To fulfil the request of the funeral home director that was willing to work with him – provided that Standley could ensure he didn’t topple off the motorcycle – the rider and his sons constructed a metal brace to encase his rib cage and keep his upper torso upright.
“We’ve done personalization but nothing this extreme,” said Tammy Vernon who works at the funeral home in Mechanicsburg. “He was the one who kept throwing this idea out there to be buried on his bike and we were glad to assist him.”
With the funeral home director, body brace, three burial plots next to his wife Lorna were purchased to ensure enough room was available, and the coffin constructed, Standley campaigned in 2009 before the Champaign County Board of Health for permission to be buried in accordance with his unique wishes. The board gave their permission provided that all the fluids were drained out of the bike.
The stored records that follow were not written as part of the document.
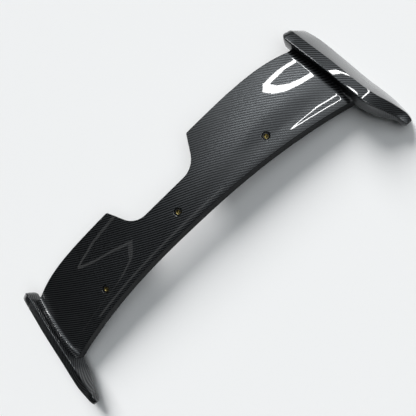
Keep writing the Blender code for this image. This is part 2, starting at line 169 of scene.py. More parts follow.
WORLD_BACKDROP = 0.85                       # strength behind the floor's far edge, as the camera sees it
CAMERA_PLACE = (0.2280, -0.1392, 1.0396)
CAMERA_TURN = (-0.0139, 0.2174, -0.7487)
CAMERA_SENSOR = 36.0        # millimetres
CAMERA_LENS = 35.913        # millimetres


# ---------------------------------------------------------------- meshes
def link(obj):
    """Put the object in the scene and hand it back."""
    bpy.context.scene.collection.objects.link(obj)
    return obj


def new_object(name, mesh, *replaced, slot="carbon_laminate"):
    """Put a visible piece on the body, in place of the CAD nodes it replaces."""
    obj = link(bpy.data.objects.new(name, mesh))
    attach(obj, "root")
    if not mesh.materials:
        mesh.materials.append(BLADE_CLOTH)
    if replaced:
        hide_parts(*replaced)
    return obj


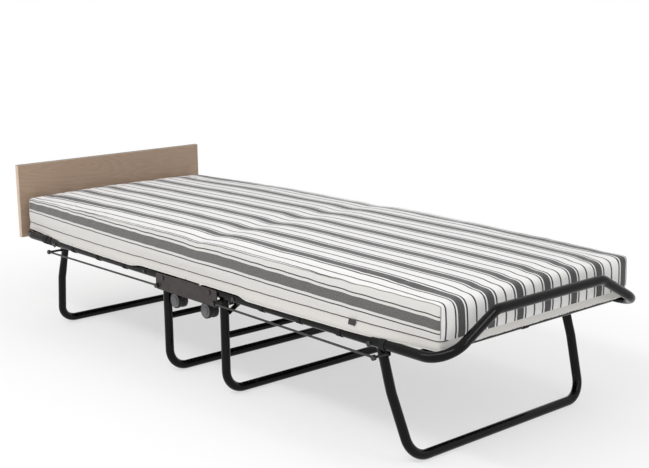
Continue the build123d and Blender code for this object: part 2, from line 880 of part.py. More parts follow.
def leg_brace(side):
    """Straight tube coped between the posts of a centre leg."""
    with BuildPart() as brace:
        with BuildSketch(Plane.XZ):
            with Locations((side * leg_x, brace_z)):
                Circle(brace_r)
                Circle(brace_r - brace_wall, mode=Mode.SUBTRACT)
        extrude(amount=leg_y, both=True)
        with BuildSketch(Plane.XY.offset(brace_z - brace_d)):
            with Locations((side * leg_x, -leg_y), (side * leg_x, leg_y)):
                Circle(tube_r + weld_gap)
        extrude(amount=2 * brace_d, mode=Mode.SUBTRACT)
    return brace


def struts(side):
    """Flat struts from the rail rivets down to the centre leg, with a rivet head at the foot."""
    foot = (side * leg_x, leg_z - strut_drop)
    top = (side * strut_pin_x, rail_z)
    with BuildPart() as bars:
        for hand in HANDS.values():
            with BuildSketch(Plane.XZ.offset(-hand * (strut_inner_y + strut_t / 2))):
                with Locations(foot, top):
                    Circle(strut_w / 2)
                make_hull()
            extrude(amount=strut_t / 2, both=True)
            with BuildSketch(Plane.XZ.offset(-hand * strut_inner_y)):
                with Locations(foot):
                    Circle(strut_head_d / 2)
            extrude(amount=hand * strut_head_h)
        add(cross_holes([top], strut_pin_d + 2 * fit), mode=Mode.SUBTRACT)
    return bars


def build_centre_legs():
    """Both centre legs with their braces and struts."""
    for half, side in HALVES.items():
        save(centre_leg(side), f"{half}_centre_leg")
        save(leg_brace(side), f"{half}_centre_leg_brace")
        save(struts(side), f"{half}_struts")


# Mattress


def mattress_section(half_width, low, high):
    """Cross-section of the mattress in Y and Z: flat under, bellied sides, crowned top."""
    shoulder = high - mattress_crown
    middle = (low + shoulder) / 2
    with BuildSketch(Plane.YZ) as section:
        with BuildLine():
            Line((-half_width + mattress_belly, low), (half_width - mattress_belly, low))
            ThreePointArc(
                (half_width - mattress_belly, low),
                (half_width, middle),
                (half_width - mattress_belly, shoulder),
            )
            ThreePointArc(
                (half_width - mattress_belly, shoulder),
                (0, high),
                (-half_width + mattress_belly, shoulder),
            )
            ThreePointArc(
                (-half_width + mattress_belly, shoulder),
                (-half_width, middle),
                (-half_width + mattress_belly, low),
            )
        make_face()
        fillet(section.vertices(), radius=mattress_edge_r)
    return section.sketch


def mattress_heights():
    """Underside and top: it lies on the tabs round the rails, and folded, the tops almost touch."""
    return bed_z + mattress_lift, rail_z + fold_x - gap


def mattress_half(side, reach):
    """Half mattress, narrower at its round end, cut square at the fold. The head's is the mirror image."""
    low, high = mattress_heights()
    start = fold_x + mattress_fold_gap
    root = start - mattress_over
    middle = (start + reach) / 2
    half_width = mattress_w / 2
    end_half = half_width - mattress_taper
    middle_half = half_width - mattress_taper / 4
    with BuildPart() as half:
        extrude(mattress_section(half_width, low, high), amount=reach + mattress_over)
        with BuildSketch(Plane.XY.offset(low - mattress_over)) as plan:
            with BuildLine():
                Line((root, half_width), (root, -half_width))
                ThreePointArc((root, -half_width), (middle, -middle_half), (reach, -end_half))
                ThreePointArc((reach, -end_half), (reach - mattress_draw, 0), (reach, end_half))
                ThreePointArc((reach, end_half), (middle, middle_half), (root, half_width))
            make_face()
            fillet(plan.vertices().sort_by(Axis.X)[-2:], radius=mattress_corner_r)
        extrude(amount=high - low + 2 * mattress_over, mode=Mode.INTERSECT)
        with BuildSketch(Plane.XZ) as profile:
            with Locations((middle, (low + high) / 2)):
                Rectangle(reach - start, high - low)
            fillet(profile.vertices().sort_by(Axis.X)[-2:], radius=mattress_end_r)
        extrude(amount=mattress_w, both=True, mode=Mode.INTERSECT)
        if side < 0:
            mirror(about=Plane.YZ, mode=Mode.REPLACE)
    return half


def mattress_middle():
    """The stretch of mattress over the centre unit, which folds."""
    low, high = mattress_heights()
    half_length = fold_x + mattress_fold_gap - gap
    section = mattress_section(mattress_w / 2, low, high)
    with BuildPart() as stretch:
        extrude(section, amount=half_length, both=True)
    return stretch


def build_mattress():
    """The mattress in its three stretches."""
    save(mattress_half(-1, frame_reach - mattress_head_inset), "mattress_head")
    save(mattress_half(1, frame_reach - mattress_foot_inset), "mattress_foot")
    save(mattress_middle(), "mattress_middle")


os.makedirs("parts", exist_ok=True)
build_centre_unit()
build_castors()
build_half_frames()
build_headboard()
build_end_legs()
build_centre_legs()
build_mattress()
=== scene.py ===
"""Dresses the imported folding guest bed: coated tube, oak laminate, mesh and striped mattress."""
import json
import math

import bmesh
import bpy
from mathutils import Matrix, Vector, noise


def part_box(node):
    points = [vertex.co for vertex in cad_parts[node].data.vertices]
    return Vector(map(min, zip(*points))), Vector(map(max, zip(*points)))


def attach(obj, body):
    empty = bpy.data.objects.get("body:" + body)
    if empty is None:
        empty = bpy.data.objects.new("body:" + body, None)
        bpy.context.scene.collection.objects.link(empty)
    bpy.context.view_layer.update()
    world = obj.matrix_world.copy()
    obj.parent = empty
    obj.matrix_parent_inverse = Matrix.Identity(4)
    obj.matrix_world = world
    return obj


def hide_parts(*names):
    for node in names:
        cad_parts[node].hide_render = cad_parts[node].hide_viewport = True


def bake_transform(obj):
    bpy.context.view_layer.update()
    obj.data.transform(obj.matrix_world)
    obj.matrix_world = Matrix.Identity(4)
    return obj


HALVES = {"head": -1, "foot": 1}
HANDS = {"near": -1, "far": 1}

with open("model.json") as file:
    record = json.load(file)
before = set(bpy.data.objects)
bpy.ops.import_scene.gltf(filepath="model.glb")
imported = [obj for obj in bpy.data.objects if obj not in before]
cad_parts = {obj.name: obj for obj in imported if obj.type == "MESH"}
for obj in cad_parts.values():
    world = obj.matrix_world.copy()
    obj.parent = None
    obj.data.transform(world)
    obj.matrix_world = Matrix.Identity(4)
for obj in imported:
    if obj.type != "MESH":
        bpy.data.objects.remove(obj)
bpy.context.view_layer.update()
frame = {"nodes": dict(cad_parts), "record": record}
nodes = frame["nodes"]
scene = bpy.context.scene
BOARD_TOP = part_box("headboard_edging")[1][2]


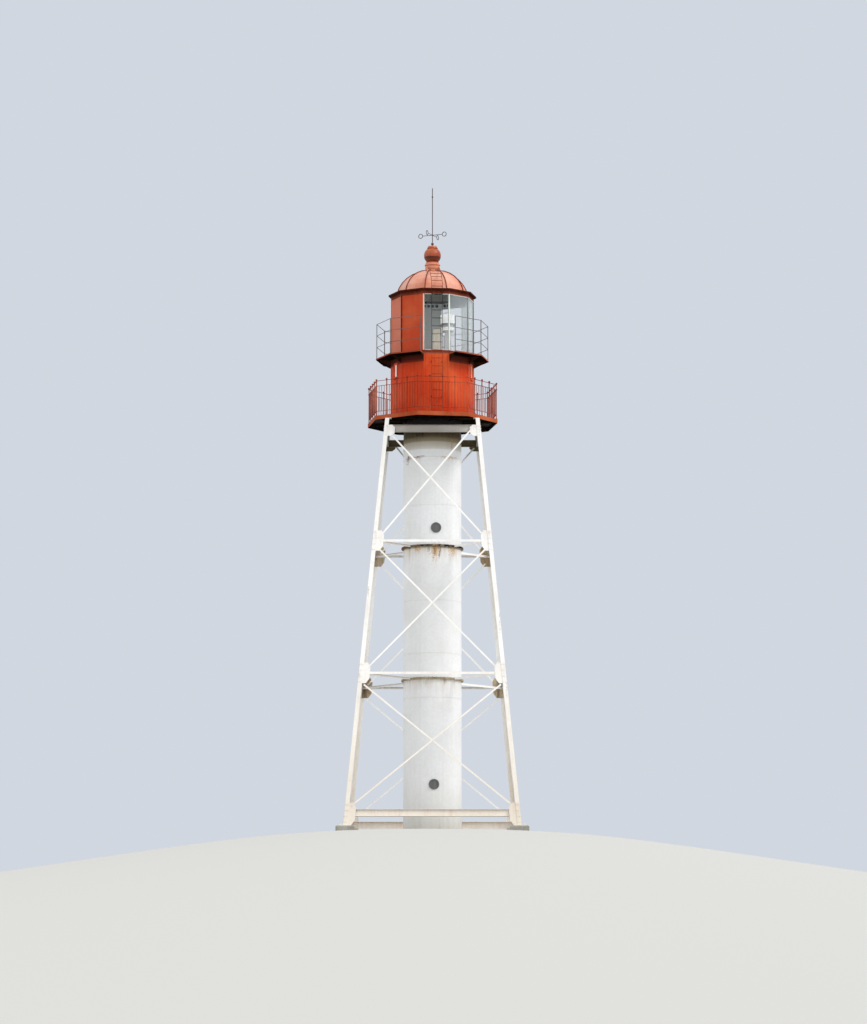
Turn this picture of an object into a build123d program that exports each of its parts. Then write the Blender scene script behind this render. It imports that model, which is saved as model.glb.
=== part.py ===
from build123d import *
import os
from math import cos, degrees, hypot, radians, sin, sqrt, tan

# Coastal lighthouse: a white plate tube on a round plinth, steadied by four battered angle legs,
# with an octagonal gallery, a ten-sided watch room and a ten-sided lantern under a ribbed dome.
# Millimetres, +Z up. The origin is the centre of the tube's foot at ground level and -Y is the front.
# Angles run from the front towards +X.

# Fits
SEAT = 0.3                # clearance between pieces that bear on each other
SEAM = 0.4                # clearance between neighbouring plates of one ring
LAP = 1                   # how far fused pieces reach into each other

# Round pieces are drawn with flat sides, few on the small ones, which keeps the model light
TUBE_SIDES = 48
WIDE_SIDES = 6            # how many of those a wide plate of the tube has, and a narrow one
NARROW_SIDES = 3
NECK_SIDES = 20
DRUM_SIDES = 16
PORTHOLE_SIDES = 16
VANE_SIDES = 10
KNOB_SIDES = 8
SMALL_SIDES = 6
BALL_STEPS = 6            # levels in the outline of the ball
DOME_STEPS = 6            # flats up each gore of the dome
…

Standley cheerfully showed off his unique coffin for years in advance to friends that stopped by and frequently said that he didn’t want to just “ride off to heaven” but that he wanted the world to see him do it “in a big see-through box”.
When Friday morning dawned, Standley was outfitted in his leathers and sunglasses atop his 1967 Elctra Glide. Even though the family acknowledged that the procession might be shocking to some along the route to the cemetery, they were committed to honoring his final wish. Many mourners in attendance wore motorcycle jackets at his graveside as they witnessed him and his motorcycle be lowered into the super-size plot.
“He’d done right by us all these years, and at least we could see he goes out the way he wanted to,” said his son Pete Standley.